**EXERCISE TASK:**
For the listing that follows, give again exactly the lines from the one with "for (const length" to the one with "for node in", including both.

**INFORMATION SHOWN:**
━━━━━━━━

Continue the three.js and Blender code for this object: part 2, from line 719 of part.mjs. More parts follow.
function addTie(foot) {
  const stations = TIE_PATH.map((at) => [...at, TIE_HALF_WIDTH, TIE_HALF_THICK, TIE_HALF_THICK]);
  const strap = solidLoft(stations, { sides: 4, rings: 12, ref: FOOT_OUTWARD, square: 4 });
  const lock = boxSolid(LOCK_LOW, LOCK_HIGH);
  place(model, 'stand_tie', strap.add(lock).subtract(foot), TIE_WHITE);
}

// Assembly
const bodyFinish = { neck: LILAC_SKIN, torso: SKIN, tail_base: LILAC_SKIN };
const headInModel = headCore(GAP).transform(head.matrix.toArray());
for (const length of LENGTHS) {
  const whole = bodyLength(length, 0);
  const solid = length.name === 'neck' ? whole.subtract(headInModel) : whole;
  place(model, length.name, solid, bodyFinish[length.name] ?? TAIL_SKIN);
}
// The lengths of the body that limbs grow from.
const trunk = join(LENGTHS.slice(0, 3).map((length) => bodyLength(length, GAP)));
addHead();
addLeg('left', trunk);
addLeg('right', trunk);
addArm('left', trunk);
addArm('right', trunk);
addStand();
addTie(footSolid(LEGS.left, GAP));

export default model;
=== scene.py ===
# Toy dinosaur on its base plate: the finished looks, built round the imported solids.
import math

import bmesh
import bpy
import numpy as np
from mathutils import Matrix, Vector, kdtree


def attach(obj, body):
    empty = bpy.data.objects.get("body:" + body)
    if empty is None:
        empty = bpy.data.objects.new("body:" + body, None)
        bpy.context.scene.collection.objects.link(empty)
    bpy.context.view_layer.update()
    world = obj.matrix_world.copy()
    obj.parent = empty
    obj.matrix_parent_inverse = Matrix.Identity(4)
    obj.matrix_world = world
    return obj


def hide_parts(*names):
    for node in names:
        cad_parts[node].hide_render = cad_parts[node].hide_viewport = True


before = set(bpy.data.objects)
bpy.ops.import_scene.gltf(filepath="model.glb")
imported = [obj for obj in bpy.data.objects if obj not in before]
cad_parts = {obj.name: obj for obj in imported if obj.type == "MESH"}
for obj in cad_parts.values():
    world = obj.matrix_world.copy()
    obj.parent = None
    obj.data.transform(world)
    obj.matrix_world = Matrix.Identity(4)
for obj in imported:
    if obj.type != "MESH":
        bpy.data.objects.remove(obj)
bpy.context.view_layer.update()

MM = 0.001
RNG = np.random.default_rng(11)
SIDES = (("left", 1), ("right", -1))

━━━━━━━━

**SOLVED PROBLEM:**
for (const length of LENGTHS) {
  const whole = bodyLength(length, 0);
  const solid = length.name === 'neck' ? whole.subtract(headInModel) : whole;
  place(model, length.name, solid, bodyFinish[length.name] ?? TAIL_SKIN);
}
// The lengths of the body that limbs grow from.
const trunk = join(LENGTHS.slice(0, 3).map((length) => bodyLength(length, GAP)));
addHead();
addLeg('left', trunk);
addLeg('right', trunk);
addArm('left', trunk);
addArm('right', trunk);
addStand();
addTie(footSolid(LEGS.left, GAP));

export default model;
=== scene.py ===
# Toy dinosaur on its base plate: the finished looks, built round the imported solids.
import math

import bmesh
import bpy
import numpy as np
from mathutils import Matrix, Vector, kdtree


def attach(obj, body):
    empty = bpy.data.objects.get("body:" + body)
    if empty is None:
        empty = bpy.data.objects.new("body:" + body, None)
        bpy.context.scene.collection.objects.link(empty)
    bpy.context.view_layer.update()
    world = obj.matrix_world.copy()
    obj.parent = empty
    obj.matrix_parent_inverse = Matrix.Identity(4)
    obj.matrix_world = world
    return obj


def hide_parts(*names):
    for node in names:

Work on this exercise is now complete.